begin Supplied data
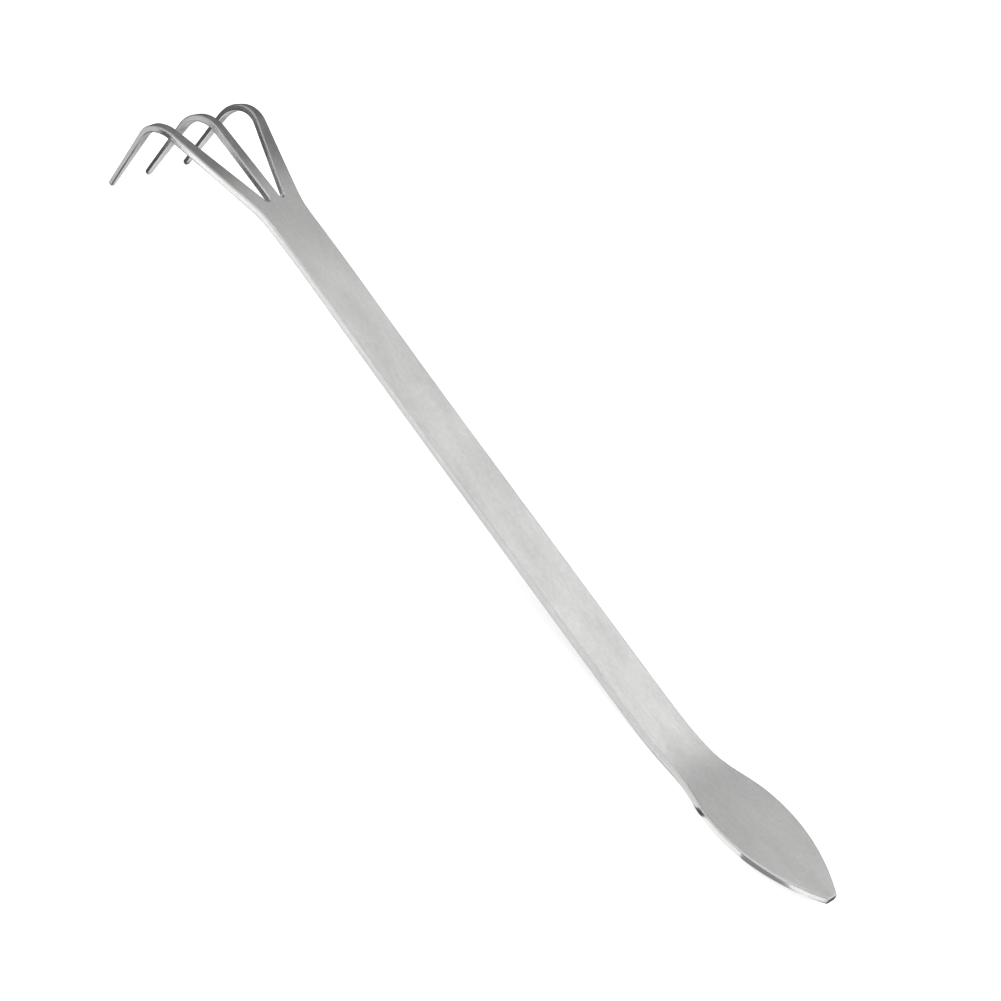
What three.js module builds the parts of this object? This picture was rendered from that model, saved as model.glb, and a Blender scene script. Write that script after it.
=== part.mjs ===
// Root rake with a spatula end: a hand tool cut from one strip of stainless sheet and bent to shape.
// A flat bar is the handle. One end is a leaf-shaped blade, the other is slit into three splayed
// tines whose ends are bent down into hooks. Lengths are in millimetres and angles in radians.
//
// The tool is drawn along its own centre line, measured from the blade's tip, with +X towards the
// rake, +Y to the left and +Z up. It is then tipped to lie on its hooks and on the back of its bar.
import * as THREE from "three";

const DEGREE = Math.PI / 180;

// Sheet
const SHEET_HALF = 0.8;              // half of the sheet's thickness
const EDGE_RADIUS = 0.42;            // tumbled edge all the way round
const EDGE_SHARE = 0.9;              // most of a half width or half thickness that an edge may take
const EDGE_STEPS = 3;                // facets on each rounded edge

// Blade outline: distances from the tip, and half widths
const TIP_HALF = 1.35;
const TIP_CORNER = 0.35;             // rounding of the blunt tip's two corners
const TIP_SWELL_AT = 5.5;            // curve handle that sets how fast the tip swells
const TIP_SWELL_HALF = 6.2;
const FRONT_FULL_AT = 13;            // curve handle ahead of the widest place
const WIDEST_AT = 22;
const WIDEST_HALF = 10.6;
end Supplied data
> **Your task**: In the listing, find each line with the string "three" and copy it.

> **Response to the exercise**:
What three.js module builds the parts of this object? This picture was rendered from that model, saved as model.glb, and a Blender scene script. Write that script after it.
// A flat bar is the handle. One end is a leaf-shaped blade, the other is slit into three splayed
import * as THREE from "three";